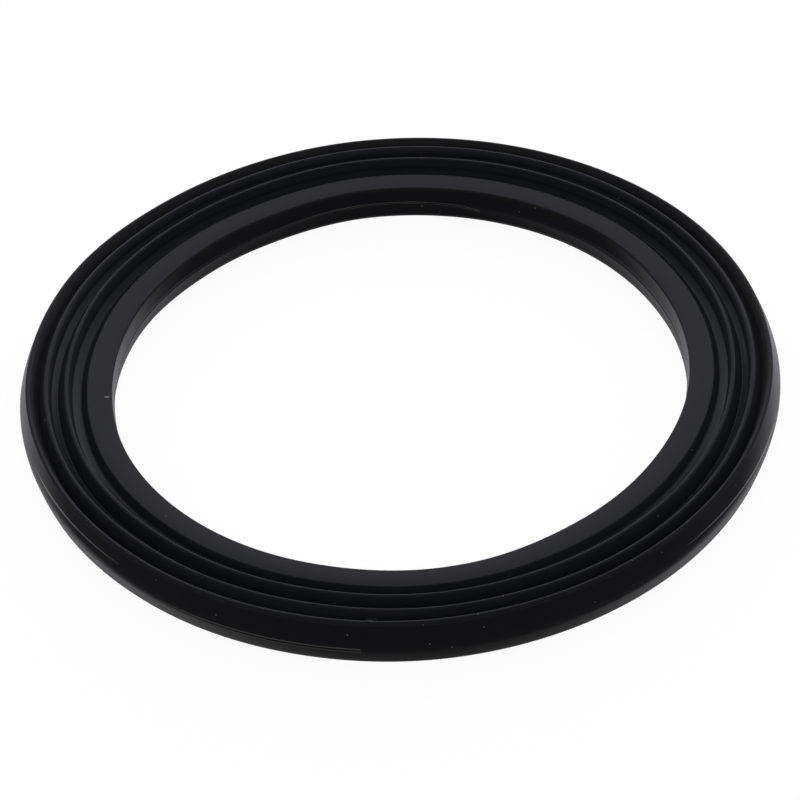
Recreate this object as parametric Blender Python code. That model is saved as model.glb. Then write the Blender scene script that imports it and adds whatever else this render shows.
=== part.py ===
# Blender blade gasket: one moulded rubber ring with a flat sealing land round its bore, three
# concentric sealing ribs outside the land, and drafted walls that meet at a mould parting line.
# The ring lies on its foot at Z = 0 with its axis on +Z. All lengths are in metres.

import math

import bpy
from mathutils import Vector

# Radial layout, from the bore outwards
BORE_RADIUS = 0.02832  # at the parting plane, where the hole is tightest
LAND_WIDTH = 0.00238  # flat sealing land, from the bore wall to the first groove
FIRST_RIB_OFFSET = 0.00193  # from the land's edge to the middle of the inner rib
RIB_SPACING = 0.00197  # from the inner rib to the middle one
EDGE_RIB_SPACING = 0.00162  # from the middle rib to the one at the rim

# Heights
LAND_THICKNESS = 0.00390
UNDERSIDE_STEP = 0.00070  # how far the underside of the land stands above the foot
UNDERSIDE_STEP_RUN = 0.00030  # how far the step leans outwards on its way down

# Sealing ribs and the grooves between them
RIB_HEIGHT = 0.00066  # above the land
EDGE_RIB_HEIGHT = 0.00058  # above the land
RIB_WIDTH = 0.00036  # across the fully rounded top of a rib
FIRST_FLANK_WIDTH = 0.00062  # seen from above, from the land's edge down to the first groove's foot
FLANK_WIDTH = 0.00074  # the same, from a rib down to the foot of the groove outside it
FIRST_GROOVE_DEPTH = 0.00078  # below the land
GROOVE_DEPTH = 0.00056  # below the land, in the two outer grooves
GROOVE_RISE = 0.00045  # climb of a groove's floor towards the next rib
INWARD_FLANK_LEAN = math.radians(28)  # from the vertical
GROOVE_FILLET = 0.00016
TOE_FILLET = 0.00060  # where a groove's floor turns up into a rib

# Walls and corners
UPPER_WALL_DRAFT = math.radians(21)  # outer wall, from the rim down to its shoulder
SHOULDER_HEIGHT = 0.00365
SHOULDER_DRAFT = math.radians(11)  # from the shoulder down to the parting plane
LOWER_WALL_DRAFT = math.radians(16.5)  # from the parting plane down to the foot
BORE_DRAFT = math.radians(5)  # bore wall, both ways from the parting plane
LAND_EDGE_FILLET = 0.00012
BORE_TOP_FILLET = 0.00018
BORE_FOOT_FILLET = 0.00090
SHOULDER_FILLET = 0.00120
WALL_FOOT_FILLET = 0.00082
FOOT_FILLET = 0.00030  # on the step between the foot and the underside of the land
FLASH_WIDTH = 0.00022  # thin ridge that the mould leaves at its parting line
FLASH_HEIGHT = 0.00006

# Smoothness
TURN_STEPS = 72  # flats round the ring
CHORD_ERROR = 0.000015  # how far a fillet's flats may cut inside its true arc
FULL_ROUND = math.inf  # a fillet as large as its sides leave room for
SAME_POINT = 0.000001

RUBBER_COLOUR = (0.012, 0.0125, 0.014, 1.0)
RUBBER_ROUGHNESS = 0.38

# The parting plane is halfway through the land's thickness.
LAND_HEIGHT = UNDERSIDE_STEP + LAND_THICKNESS
PARTING_HEIGHT = UNDERSIDE_STEP + LAND_THICKNESS / 2


def clear_scene():
    for item in list(bpy.data.objects):
        bpy.data.objects.remove(item, do_unlink=True)


def groove(start_radius, flank_width, depth, rib_middle, rib_height):
    """Corners of one groove and the inward side of the rib that ends it, outwards."""
    floor = LAND_HEIGHT - depth
    toe = floor + GROOVE_RISE
    top = LAND_HEIGHT + rib_height
    rib_side = rib_middle - RIB_WIDTH / 2
    rib_toe = rib_side - (top - toe) * math.tan(INWARD_FLANK_LEAN)
    return [
        (start_radius + flank_width, floor, GROOVE_FILLET),
        (rib_toe, toe, TOE_FILLET),
        (rib_side, top, FULL_ROUND),
    ]


def parting_flash(wall_radius, outward, draft):
    """Three corners of the thin ridge at the parting line, from top to bottom."""
    half = FLASH_WIDTH / 2
    side = wall_radius - outward * half * math.tan(draft)
    return [
        (side, PARTING_HEIGHT + half, 0),
        (wall_radius + outward * FLASH_HEIGHT, PARTING_HEIGHT, 0),
        (side, PARTING_HEIGHT - half, 0),
    ]


def section_corners():
    """The ring's section as (radius, height, fillet), from the bore outwards over the top."""
    land_inner = BORE_RADIUS + (LAND_HEIGHT - PARTING_HEIGHT) * math.tan(BORE_DRAFT)
    land_outer = land_inner + LAND_WIDTH
    inner_rib = land_outer + FIRST_RIB_OFFSET
    middle_rib = inner_rib + RIB_SPACING
    edge_rib = middle_rib + EDGE_RIB_SPACING
    rib_top = LAND_HEIGHT + RIB_HEIGHT
    edge_top = LAND_HEIGHT + EDGE_RIB_HEIGHT

    corners = [(land_inner, LAND_HEIGHT, BORE_TOP_FILLET)]
    corners.append((land_outer, LAND_HEIGHT, LAND_EDGE_FILLET))
    half_rib = RIB_WIDTH / 2
    corners += groove(land_outer, FIRST_FLANK_WIDTH, FIRST_GROOVE_DEPTH, inner_rib, RIB_HEIGHT)
    corners.append((inner_rib + half_rib, rib_top, FULL_ROUND))
    corners += groove(inner_rib + half_rib, FLANK_WIDTH, GROOVE_DEPTH, middle_rib, RIB_HEIGHT)
    corners.append((middle_rib + half_rib, rib_top, FULL_ROUND))
    corners += groove(middle_rib + half_rib, FLANK_WIDTH, GROOVE_DEPTH, edge_rib, EDGE_RIB_HEIGHT)

    # The rim: the last rib's outer side is the drafted wall itself.
    rim_radius = edge_rib + half_rib
    shoulder = rim_radius + (edge_top - SHOULDER_HEIGHT) * math.tan(UPPER_WALL_DRAFT)
    wall_radius = shoulder + (SHOULDER_HEIGHT - PARTING_HEIGHT) * math.tan(SHOULDER_DRAFT)
    corners.append((rim_radius, edge_top, FULL_ROUND))
    corners.append((shoulder, SHOULDER_HEIGHT, SHOULDER_FILLET))
    corners += parting_flash(wall_radius, 1, SHOULDER_DRAFT)
    wall_foot = wall_radius - PARTING_HEIGHT * math.tan(LOWER_WALL_DRAFT)
    corners.append((wall_foot, 0, WALL_FOOT_FILLET))

    # The underside: a flat foot under the ribs, and a step up under the land.
    corners.append((land_outer + UNDERSIDE_STEP_RUN, 0, FOOT_FILLET))
    corners.append((land_outer, UNDERSIDE_STEP, FOOT_FILLET))
    bore_foot = BORE_RADIUS + (PARTING_HEIGHT - UNDERSIDE_STEP) * math.tan(BORE_DRAFT)
    corners.append((bore_foot, UNDERSIDE_STEP, BORE_FOOT_FILLET))
    corners += reversed(parting_flash(BORE_RADIUS, -1, BORE_DRAFT))
    return corners


def fillet_arc(before, corner, after, fillet):
    """Points of a fillet on one corner, taking at most half of each side."""
    to_before = before - corner
    to_after = after - corner
    half_angle = to_before.angle(to_after) / 2
    room = min(to_before.length, to_after.length) / 2
    reach = min(fillet / math.tan(half_angle), room)
    radius = reach * math.tan(half_angle)
    middle = (to_before.normalized() + to_after.normalized()).normalized()
    centre = corner + middle * radius / math.sin(half_angle)
    spoke = corner + to_before.normalized() * reach - centre
    sweep = math.pi - 2 * half_angle
    if to_before.cross(to_after) < 0:
        sweep = -sweep
    widest_step = 2 * math.acos(1 - min(CHORD_ERROR / radius, 1))
    steps = max(2, math.ceil(abs(sweep) / widest_step))
    points = []
    for step in range(steps + 1):
        angle = -sweep * step / steps
        turned = Vector((
            spoke.x * math.cos(angle) - spoke.y * math.sin(angle),
            spoke.x * math.sin(angle) + spoke.y * math.cos(angle),
        ))
        points.append(centre + turned)
    return points


def section_outline():
    corners = section_corners()
    outline = []
    for index, (radius, height, fillet) in enumerate(corners):
        corner = Vector((radius, height))
        if fillet == 0:
            outline.append(corner)
            continue
        before = Vector(corners[index - 1][:2])
        after = Vector(corners[(index + 1) % len(corners)][:2])
        for point in fillet_arc(before, corner, after, fillet):
            if not outline or (point - outline[-1]).length > SAME_POINT:
                outline.append(point)
    return outline


def rubber_material():
    material = bpy.data.materials.new("black_rubber")
    material.use_nodes = True
    shader = material.node_tree.nodes["Principled BSDF"]
    shader.inputs["Base Color"].default_value = RUBBER_COLOUR
    shader.inputs["Roughness"].default_value = RUBBER_ROUGHNESS
    shader.inputs["Metallic"].default_value = 0.0
    return material


def make_gasket():
    """Turns the section once round the Z axis."""
    points = [(point.x, 0.0, point.y) for point in section_outline()]
    count = len(points)
    edges = [(index, (index + 1) % count) for index in range(count)]
    mesh = bpy.data.meshes.new("gasket")
    mesh.from_pydata(points, edges, [])
    mesh.materials.append(rubber_material())
    gasket = bpy.data.objects.new("gasket", mesh)
    bpy.context.scene.collection.objects.link(gasket)

    turn = gasket.modifiers.new("turn", "SCREW")
    turn.axis = "Z"
    turn.angle = 2 * math.pi
    turn.steps = TURN_STEPS
    turn.render_steps = TURN_STEPS
    turn.use_merge_vertices = True
    turn.merge_threshold = SAME_POINT
    turn.use_smooth_shade = True
    return gasket


clear_scene()
make_gasket()
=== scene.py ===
import math
import random

import bmesh
import bpy
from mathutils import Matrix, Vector


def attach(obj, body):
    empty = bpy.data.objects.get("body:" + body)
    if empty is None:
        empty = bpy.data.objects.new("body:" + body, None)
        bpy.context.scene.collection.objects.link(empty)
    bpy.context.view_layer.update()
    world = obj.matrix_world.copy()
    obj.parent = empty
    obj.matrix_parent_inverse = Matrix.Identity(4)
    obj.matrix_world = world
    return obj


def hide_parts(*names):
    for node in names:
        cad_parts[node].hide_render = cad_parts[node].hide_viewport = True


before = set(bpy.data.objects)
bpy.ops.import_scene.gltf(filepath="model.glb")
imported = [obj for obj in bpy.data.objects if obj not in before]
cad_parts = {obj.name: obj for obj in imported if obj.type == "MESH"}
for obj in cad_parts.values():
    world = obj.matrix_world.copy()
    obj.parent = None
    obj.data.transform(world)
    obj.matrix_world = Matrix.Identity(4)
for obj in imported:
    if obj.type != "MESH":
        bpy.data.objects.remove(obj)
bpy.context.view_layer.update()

# Plans are in millimetres and degrees unless a note says otherwise.
mm = 0.001
pictureSize = 800
bpy.context.scene.view_settings.view_transform = "Standard"


def deselectAll():
    if bpy.context.object and bpy.context.object.mode != "OBJECT":
        bpy.ops.object.mode_set(mode="OBJECT")
    bpy.ops.object.select_all(action="DESELECT")


def startPiece(name, corner):
    # one loose vertex at corner, in edit mode
    deselectAll()
    bpy.ops.mesh.primitive_plane_add(size=1 * mm, location=corner)
    bpy.ops.object.transform_apply(location=True, rotation=True, scale=True)
    piece = bpy.context.object
    piece.name = name
    bpy.ops.object.mode_set(mode="EDIT")
    bpy.ops.mesh.select_all(action="SELECT")
    bpy.ops.mesh.merge(type="CENTER")
    return piece


def extrudeThrough(corners):
    for before, after in zip(corners, corners[1:]):
        bpy.ops.mesh.extrude_region_move(TRANSFORM_OT_translate={"value": after - before})


def pickVerts(piece, wanted):
    bpy.ops.mesh.select_all(action="DESELECT")
    net = bmesh.from_edit_mesh(piece.data)
    for vert in net.verts:
        vert.select_set(wanted(vert))
    net.select_flush_mode()
    bmesh.update_edit_mesh(piece.data)


def around(angle, radius, height):
    return Vector((radius * math.cos(angle), radius * math.sin(angle), height)) * mm


# The camera stands half a metre from the ring's axis and is a little rolled.
cameraPlan = {
    "away": 500,
    "height": 40.72,  # degrees above the floor
    "roll": -3.52,
    "lens": 228.53,
    "sensor": 36,
    "nearestAndFarthest": (10, 20000),
    "axisPoint": (0, 0, 4.6),
    "aim": (-0.07, -1.78, 2.398),
}


def addCamera():
    plan = cameraPlan
    deselectAll()
    height = math.radians(plan["height"])
    back = Vector((0, -math.cos(height), math.sin(height)))
    spot = (Vector(plan["axisPoint"]) + plan["away"] * back) * mm
    turn = (Vector(plan["aim"]) * mm - spot).to_track_quat("-Z", "Y").to_euler()
    turn.rotate_axis("Z", math.radians(plan["roll"]))
    bpy.ops.object.camera_add(location=spot, rotation=turn)
    camera = bpy.context.object
    camera.name = "camera"
    camera.data.lens = plan["lens"]
    camera.data.sensor_width = plan["sensor"]
    camera.data.sensor_fit = "HORIZONTAL"
    camera.data.clip_start, camera.data.clip_end = (reach * mm for reach in plan["nearestAndFarthest"])
    bpy.context.scene.camera = camera
    bpy.context.view_layer.update()
    print("camera placed")
    return camera


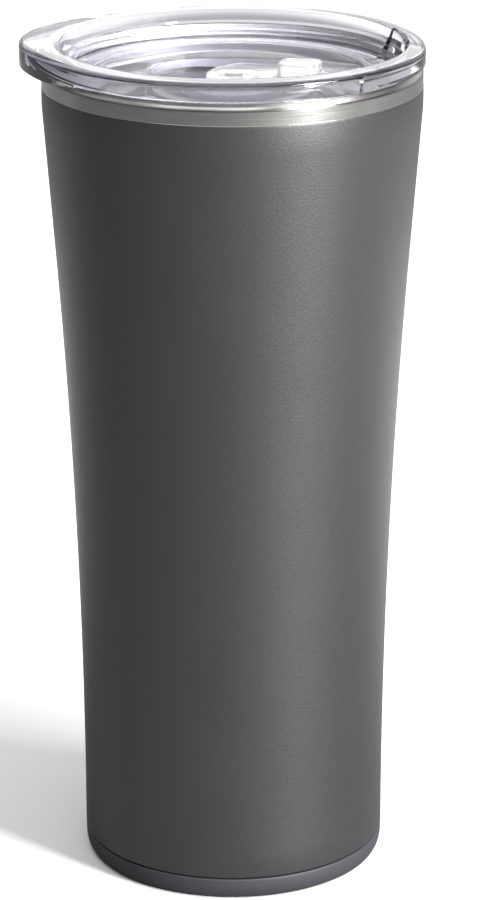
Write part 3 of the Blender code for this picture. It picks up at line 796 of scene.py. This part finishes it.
def pull_tab(mesh):
    """Draws the flange out into the lift tab, and thickens it downward outside the lip."""
    full = FLANGE_RADIUS - FLANGE_ROUND
    tiny = 0.00002
    for point in mesh.vertices:
        radius = sqrt(point.co.x**2 + point.co.y**2)
        if radius <= PLUG_RADIUS or point.co.z < FLANGE_BOTTOM - 0.0002:
            continue
        away = abs(asin(max(-1.0, min(1.0, point.co.y / radius))))
        if point.co.x > 0:
            away = pi - away
        if point.co.z < FLANGE_BOTTOM + TAB_EDGE + tiny and radius > TAB_INNER_RADIUS + tiny:
            turn = (TAB_DROP_START - away) / (TAB_DROP_START - TAB_DROP_FULL)
            turn = max(0.0, min(1.0, turn))
            point.co.z -= TAB_DROP * turn**2 * (3 - 2 * turn)
        if point.co.z < FLANGE_BOTTOM + tiny and radius < TAB_INNER_RADIUS + 4 * tiny:
            continue
        share = min(1.0, (radius - PLUG_RADIUS) / (full - PLUG_RADIUS))
        reach = 1 + share * TAB_REACH * exp(-((away / TAB_SPREAD) ** 2) / 2) / radius
        point.co.x *= reach
        point.co.y *= reach


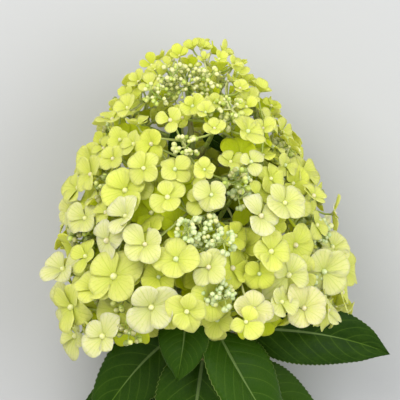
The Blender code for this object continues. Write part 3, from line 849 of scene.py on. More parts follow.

### TASK DETAILS
Pick out each line containing "context" and report it.

### RESULT FOR THIS EXERCISE
    bpy.context.scene.collection.objects.link(gasket)
        bpy.context.scene.collection.objects.link(empty)
    bpy.context.view_layer.update()
bpy.context.view_layer.update()
bpy.context.scene.view_settings.view_transform = "Standard"
    if bpy.context.object and bpy.context.object.mode != "OBJECT":
    piece = bpy.context.object
    camera = bpy.context.object
    bpy.context.scene.camera = camera
    bpy.context.view_layer.update()